THE EXERCISE:
The listing below should be written out exactly; please include all of it.

# # # # # # #

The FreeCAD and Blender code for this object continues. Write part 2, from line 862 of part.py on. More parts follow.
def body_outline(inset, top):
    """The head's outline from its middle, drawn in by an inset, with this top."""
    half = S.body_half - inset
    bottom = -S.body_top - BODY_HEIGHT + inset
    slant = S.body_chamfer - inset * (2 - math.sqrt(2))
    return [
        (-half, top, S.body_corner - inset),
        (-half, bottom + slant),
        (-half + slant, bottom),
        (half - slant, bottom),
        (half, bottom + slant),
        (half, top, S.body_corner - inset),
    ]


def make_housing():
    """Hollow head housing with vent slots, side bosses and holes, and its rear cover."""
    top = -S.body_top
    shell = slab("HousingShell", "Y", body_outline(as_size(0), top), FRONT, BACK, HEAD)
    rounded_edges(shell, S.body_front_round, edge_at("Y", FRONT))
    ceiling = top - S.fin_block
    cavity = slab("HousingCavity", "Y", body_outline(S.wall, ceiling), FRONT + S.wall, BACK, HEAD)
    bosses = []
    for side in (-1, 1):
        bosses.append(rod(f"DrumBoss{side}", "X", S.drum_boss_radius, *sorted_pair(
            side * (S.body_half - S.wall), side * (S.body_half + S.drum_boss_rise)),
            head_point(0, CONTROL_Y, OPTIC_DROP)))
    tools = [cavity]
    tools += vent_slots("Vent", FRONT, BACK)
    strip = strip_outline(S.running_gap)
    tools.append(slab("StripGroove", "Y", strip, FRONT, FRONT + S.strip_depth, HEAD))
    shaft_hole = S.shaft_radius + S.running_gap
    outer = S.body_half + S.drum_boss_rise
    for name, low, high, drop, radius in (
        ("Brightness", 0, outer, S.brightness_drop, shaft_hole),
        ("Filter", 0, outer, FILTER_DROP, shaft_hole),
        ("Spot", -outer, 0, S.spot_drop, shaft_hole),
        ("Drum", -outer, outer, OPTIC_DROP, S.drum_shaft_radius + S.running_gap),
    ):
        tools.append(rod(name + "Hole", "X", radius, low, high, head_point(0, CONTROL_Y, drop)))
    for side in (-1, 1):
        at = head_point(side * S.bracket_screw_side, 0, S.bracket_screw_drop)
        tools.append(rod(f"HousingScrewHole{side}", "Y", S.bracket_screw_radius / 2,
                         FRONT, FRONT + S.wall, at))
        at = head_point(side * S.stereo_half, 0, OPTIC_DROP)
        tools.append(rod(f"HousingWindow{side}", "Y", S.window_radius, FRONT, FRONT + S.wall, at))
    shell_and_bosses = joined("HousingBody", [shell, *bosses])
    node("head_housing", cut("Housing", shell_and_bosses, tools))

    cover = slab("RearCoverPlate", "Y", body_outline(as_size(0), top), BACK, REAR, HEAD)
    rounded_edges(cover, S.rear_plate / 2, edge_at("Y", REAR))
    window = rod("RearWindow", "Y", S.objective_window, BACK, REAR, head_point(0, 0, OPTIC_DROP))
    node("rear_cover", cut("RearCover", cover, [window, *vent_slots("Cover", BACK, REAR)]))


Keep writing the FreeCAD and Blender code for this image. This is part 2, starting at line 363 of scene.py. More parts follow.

# # # # # # #

RESULT OF THIS EXERCISE:
The FreeCAD and Blender code for this object continues. Write part 2, from line 862 of part.py on. More parts follow.
def body_outline(inset, top):
    """The head's outline from its middle, drawn in by an inset, with this top."""
    half = S.body_half - inset
    bottom = -S.body_top - BODY_HEIGHT + inset
    slant = S.body_chamfer - inset * (2 - math.sqrt(2))
    return [
        (-half, top, S.body_corner - inset),
        (-half, bottom + slant),
        (-half + slant, bottom),
        (half - slant, bottom),
        (half, bottom + slant),
        (half, top, S.body_corner - inset),
    ]


def make_housing():
    """Hollow head housing with vent slots, side bosses and holes, and its rear cover."""
    top = -S.body_top
    shell = slab("HousingShell", "Y", body_outline(as_size(0), top), FRONT, BACK, HEAD)
    rounded_edges(shell, S.body_front_round, edge_at("Y", FRONT))
    ceiling = top - S.fin_block
    cavity = slab("HousingCavity", "Y", body_outline(S.wall, ceiling), FRONT + S.wall, BACK, HEAD)
    bosses = []
    for side in (-1, 1):
        bosses.append(rod(f"DrumBoss{side}", "X", S.drum_boss_radius, *sorted_pair(
            side * (S.body_half - S.wall), side * (S.body_half + S.drum_boss_rise)),
            head_point(0, CONTROL_Y, OPTIC_DROP)))
    tools = [cavity]
    tools += vent_slots("Vent", FRONT, BACK)
    strip = strip_outline(S.running_gap)
    tools.append(slab("StripGroove", "Y", strip, FRONT, FRONT + S.strip_depth, HEAD))
    shaft_hole = S.shaft_radius + S.running_gap
    outer = S.body_half + S.drum_boss_rise
    for name, low, high, drop, radius in (
        ("Brightness", 0, outer, S.brightness_drop, shaft_hole),
        ("Filter", 0, outer, FILTER_DROP, shaft_hole),
        ("Spot", -outer, 0, S.spot_drop, shaft_hole),
        ("Drum", -outer, outer, OPTIC_DROP, S.drum_shaft_radius + S.running_gap),
    ):
        tools.append(rod(name + "Hole", "X", radius, low, high, head_point(0, CONTROL_Y, drop)))
    for side in (-1, 1):
        at = head_point(side * S.bracket_screw_side, 0, S.bracket_screw_drop)
        tools.append(rod(f"HousingScrewHole{side}", "Y", S.bracket_screw_radius / 2,
                         FRONT, FRONT + S.wall, at))
        at = head_point(side * S.stereo_half, 0, OPTIC_DROP)
        tools.append(rod(f"HousingWindow{side}", "Y", S.window_radius, FRONT, FRONT + S.wall, at))
    shell_and_bosses = joined("HousingBody", [shell, *bosses])
    node("head_housing", cut("Housing", shell_and_bosses, tools))

    cover = slab("RearCoverPlate", "Y", body_outline(as_size(0), top), BACK, REAR, HEAD)
    rounded_edges(cover, S.rear_plate / 2, edge_at("Y", REAR))
    window = rod("RearWindow", "Y", S.objective_window, BACK, REAR, head_point(0, 0, OPTIC_DROP))
    node("rear_cover", cut("RearCover", cover, [window, *vent_slots("Cover", BACK, REAR)]))


Keep writing the FreeCAD and Blender code for this image. This is part 2, starting at line 363 of scene.py. More parts follow.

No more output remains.